Mr Evain said that he would write to President Sarkozy next week urging him to redefine the missions of Les Haras Nationaux (The National Stud Farms), which were set up in 1665 by Louis XIV, the Sun King, to give his soldiers the finest horses.
Privatised under the Revolution, they were renationalised by Napoleon in 1806 as the French army rode across Europe on thoroughbreds nurtured on Gallic soil.
“Les Haras Nationaux had a very important role when horses where an agricultural tool and a machine of war,” said Mr Evain. “But no other country has a state stud farm which continues to operate in this way.
“Logically, it is bound to disappear in the end. The trouble is that, in France, history takes a long time.” Instead of disbanding Les Haras Nationaux when the military replaced horses with vehicles, the Government ordered them to focus on equestrian sport to endow France with a studbook that was the envy of the world.
Their official goal is to “select, improve and conserve equine races”. But critics say that state stud farming has become a costly anomaly that underlines the failure of the French administration to concentrate on essential services, such as education and security, and leave other tasks to the private sector.

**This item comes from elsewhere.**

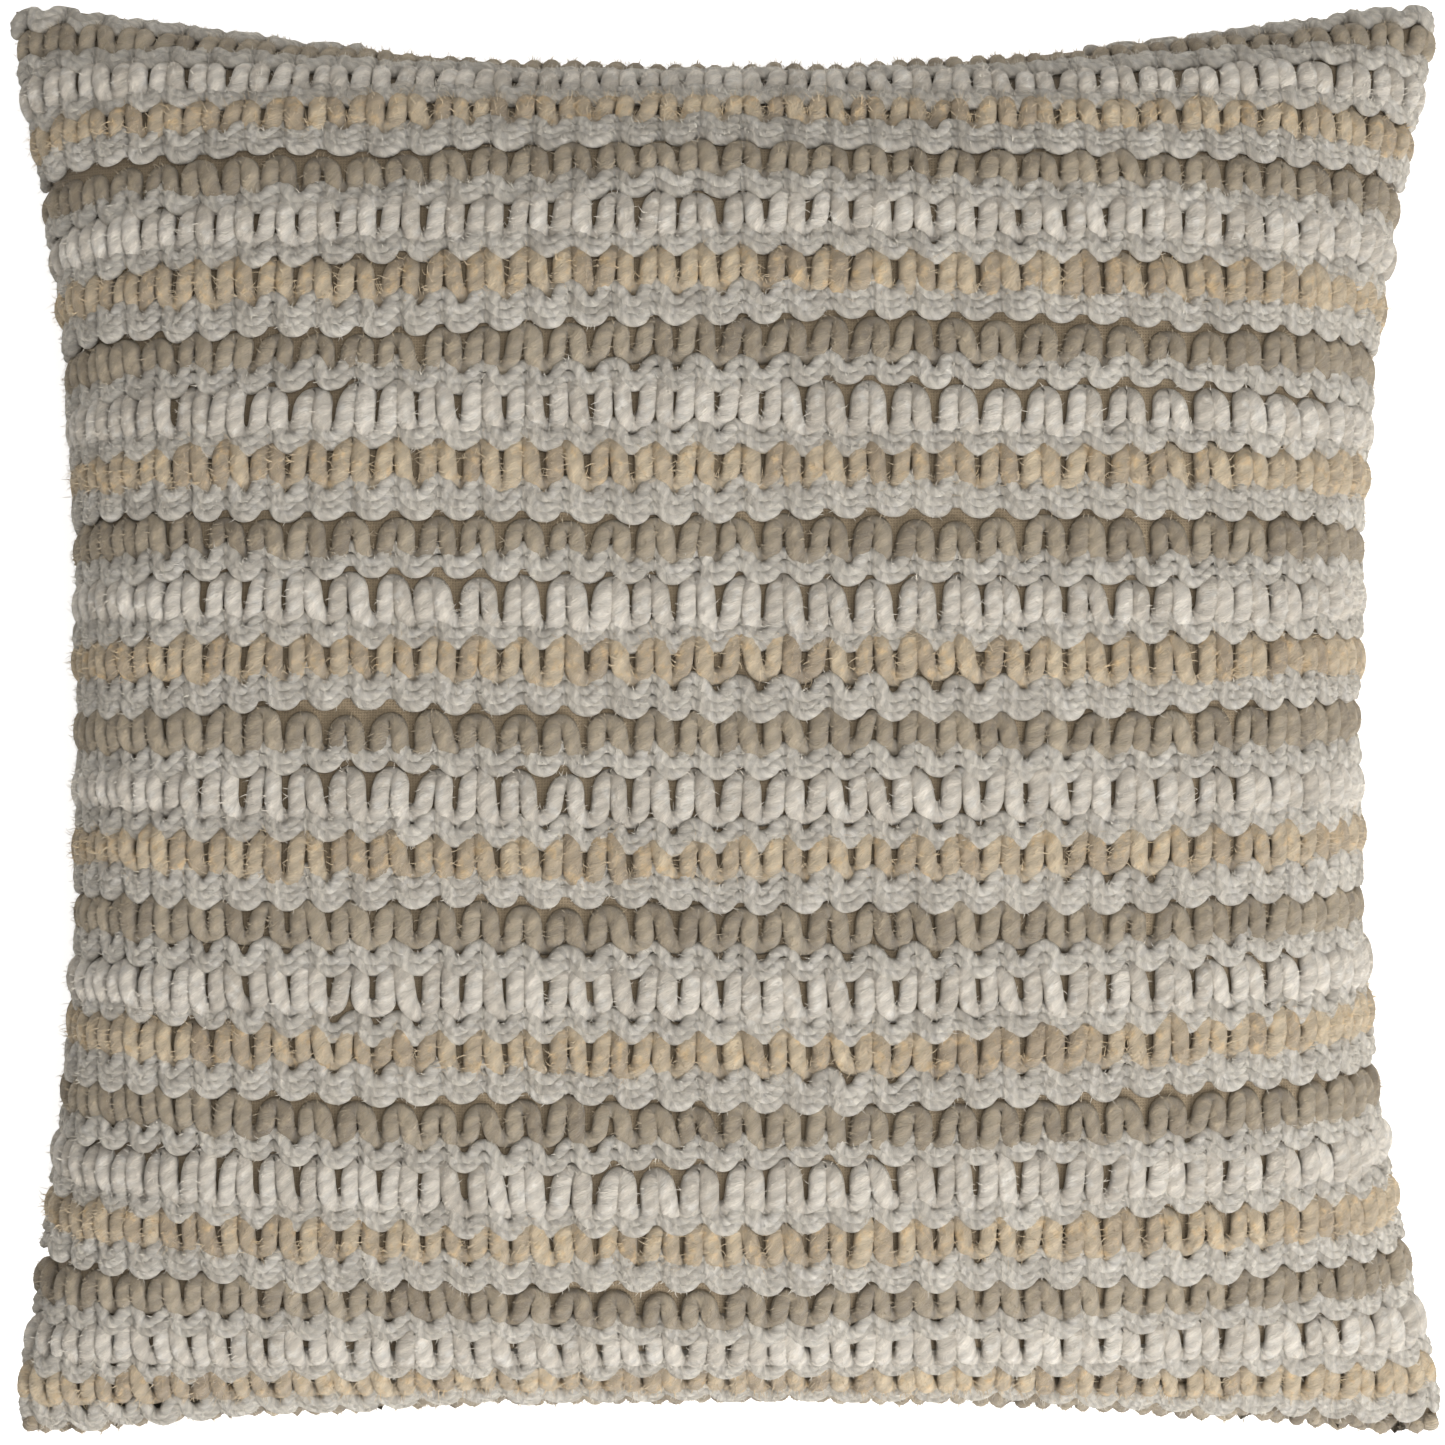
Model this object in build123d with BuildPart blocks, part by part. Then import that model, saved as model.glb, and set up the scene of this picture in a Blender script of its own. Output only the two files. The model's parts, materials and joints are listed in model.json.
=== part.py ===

Although Les Haras Nationaux have taken on new duties, such as research and training, the stud farming operation accounts for about a third of their annual €76 million budget. Government subsidies total €55 million.
France's 340 or so privately owned stud farms have been grumbling for years over what they say is unfair and unnecessary competition from bureaucrats. But anger exploded over the purchase of Conterno Grande.
Michel Guiot, a vet and stud farmer from eastern France, said that he was on the verge of buying the horse for about €100,000 when officials stepped in. “This is public money and they're using it to buy a horse for way above its value. It's unfair competition and it's total incompetence,” he said.
Caroline Thaon, an official at Les Haras Nationaux, rejected his claims. “I am personally convinced that our studs have brought many benefits to horse breeding in France,” she said. She denied that the purchase amounted to unfair competition, saying that the price was “entirely appropriate”.
Costly flops
— A £12 million British police recruitment drive in 2002 prompted only a few hundred recruits. Each cost an estimated £30,000
— The MoD spent more than £500 million on eight Chinook helicopters that never flew
— Andriy Shevchenko, the footballer bought by Chelsea for £31 million, returned to his old club last month for an “undisclosed fee” – reported to be £0.